Furthermore, the purchaser is obliged to dispose of packaging and batteries in accordance with the applicable legal provisions.
§ 14 Intellectual property
The purchaser is not granted any rights of ownership or use, except for the right to use or resell the products in the ordinary course of business.
The supplier shall not be liable in the event of a claim for infringement of any industrial property right, irrespective of the legal grounds.
If the goods to be delivered by the supplier contain software or are software, the property rights shall remain with the supplier or its suppliers, without prejudice to the foregoing provision.
It is the responsibility of the purchaser to properly inform himself about the license and usage conditions and the license fees.
§ 15 Limitation of liability
Claims for damages arising from impossibility of performance, from positive breach of contract, from culpa in contrahendo and from tort are excluded both against the supplier and against his vicarious agents or persons employed in the performance of his obligations, except in the case of wilful misconduct or gross negligence.
§ 16 Place of fulfilment, place of jurisdiction, applicable law
The place of fulfilment for all mutual obligations arising from the contract is 87743 Egg a. d.
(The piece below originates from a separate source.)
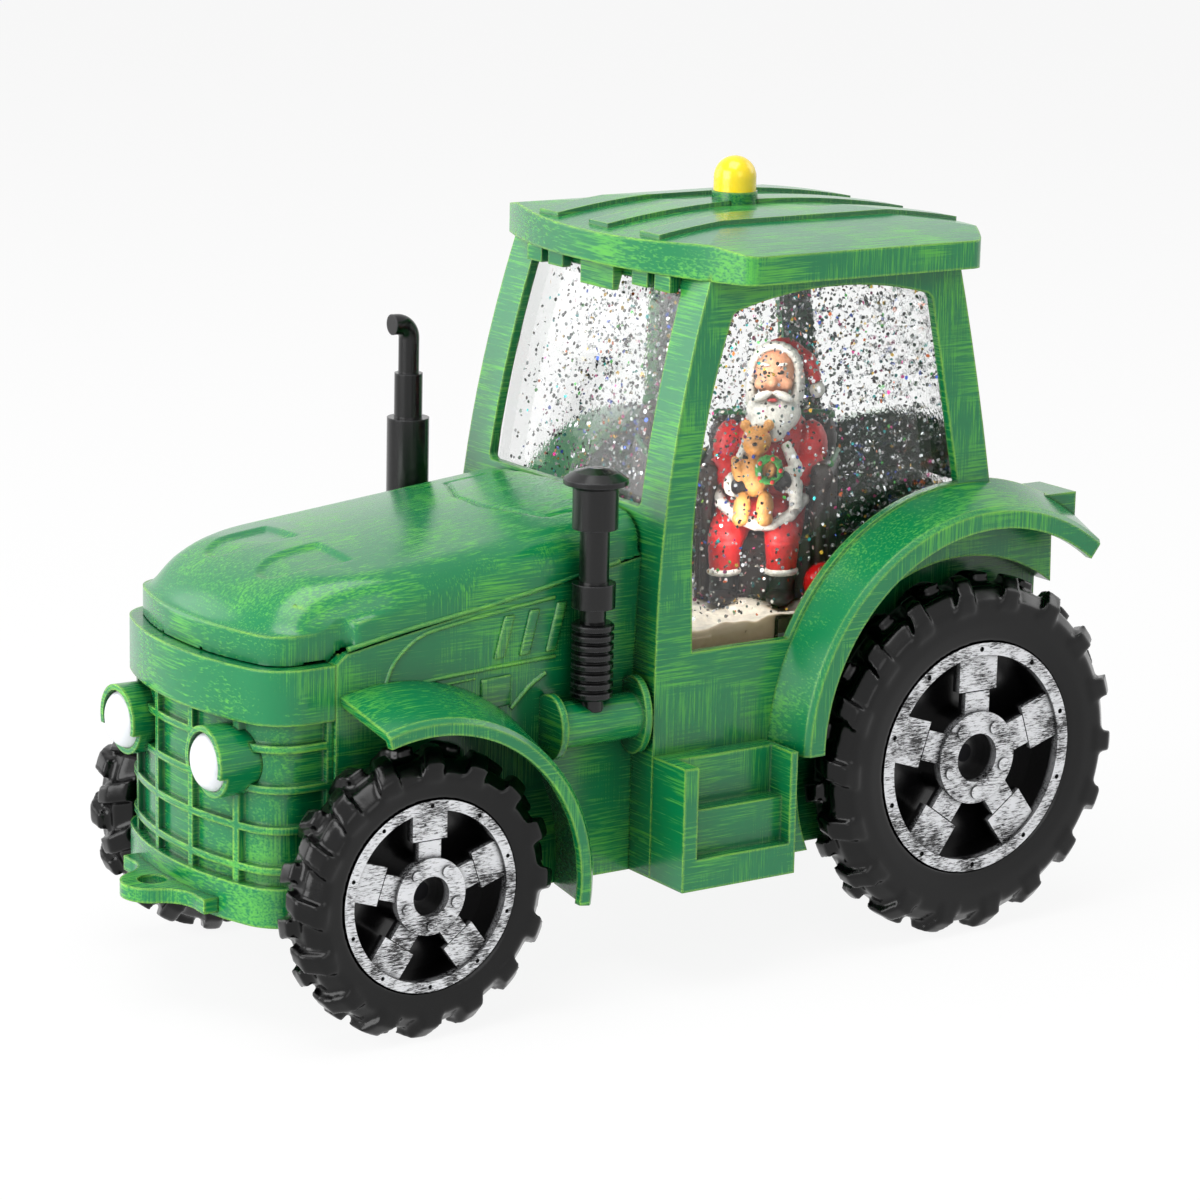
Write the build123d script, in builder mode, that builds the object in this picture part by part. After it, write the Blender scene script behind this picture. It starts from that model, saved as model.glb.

Günz (Germany).
The place of jurisdiction for all disputes arising from this contract is 87700 Memmingen (Germany).
Legal relations in connection with this contract shall be governed by German substantive law to the exclusion of the United Nations Convention on Contracts for the International Sale of Goods (CISG).
§ 17 Severability clause
Should one or more of these conditions be or become invalid, this shall not affect the validity of the remaining conditions. The contracting parties are obliged to replace the invalid condition with an equivalent permissible condition.